Aim: Give back, exactly as written, the lines from the beginning of the listing through the one that contains "return rings".

Data supplied:
## begin
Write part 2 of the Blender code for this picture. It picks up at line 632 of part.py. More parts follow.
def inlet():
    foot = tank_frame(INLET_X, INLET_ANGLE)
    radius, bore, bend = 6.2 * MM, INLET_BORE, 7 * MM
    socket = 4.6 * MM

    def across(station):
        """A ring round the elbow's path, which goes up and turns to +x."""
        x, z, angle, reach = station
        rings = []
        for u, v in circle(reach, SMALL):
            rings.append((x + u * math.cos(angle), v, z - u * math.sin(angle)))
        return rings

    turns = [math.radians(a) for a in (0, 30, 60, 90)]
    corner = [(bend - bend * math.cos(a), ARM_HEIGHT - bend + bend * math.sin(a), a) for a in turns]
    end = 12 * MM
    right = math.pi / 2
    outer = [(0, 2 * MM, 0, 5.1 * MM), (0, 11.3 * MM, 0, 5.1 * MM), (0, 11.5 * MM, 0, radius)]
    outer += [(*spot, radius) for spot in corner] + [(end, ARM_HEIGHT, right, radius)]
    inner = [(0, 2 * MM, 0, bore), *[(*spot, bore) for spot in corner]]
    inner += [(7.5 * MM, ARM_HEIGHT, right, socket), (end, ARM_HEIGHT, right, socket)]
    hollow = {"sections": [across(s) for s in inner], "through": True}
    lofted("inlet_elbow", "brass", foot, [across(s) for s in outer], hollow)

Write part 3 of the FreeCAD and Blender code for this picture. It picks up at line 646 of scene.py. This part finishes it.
## end
The completed task:
Write part 2 of the Blender code for this picture. It picks up at line 632 of part.py. More parts follow.
def inlet():
    foot = tank_frame(INLET_X, INLET_ANGLE)
    radius, bore, bend = 6.2 * MM, INLET_BORE, 7 * MM
    socket = 4.6 * MM

    def across(station):
        """A ring round the elbow's path, which goes up and turns to +x."""
        x, z, angle, reach = station
        rings = []
        for u, v in circle(reach, SMALL):
            rings.append((x + u * math.cos(angle), v, z - u * math.sin(angle)))
        return rings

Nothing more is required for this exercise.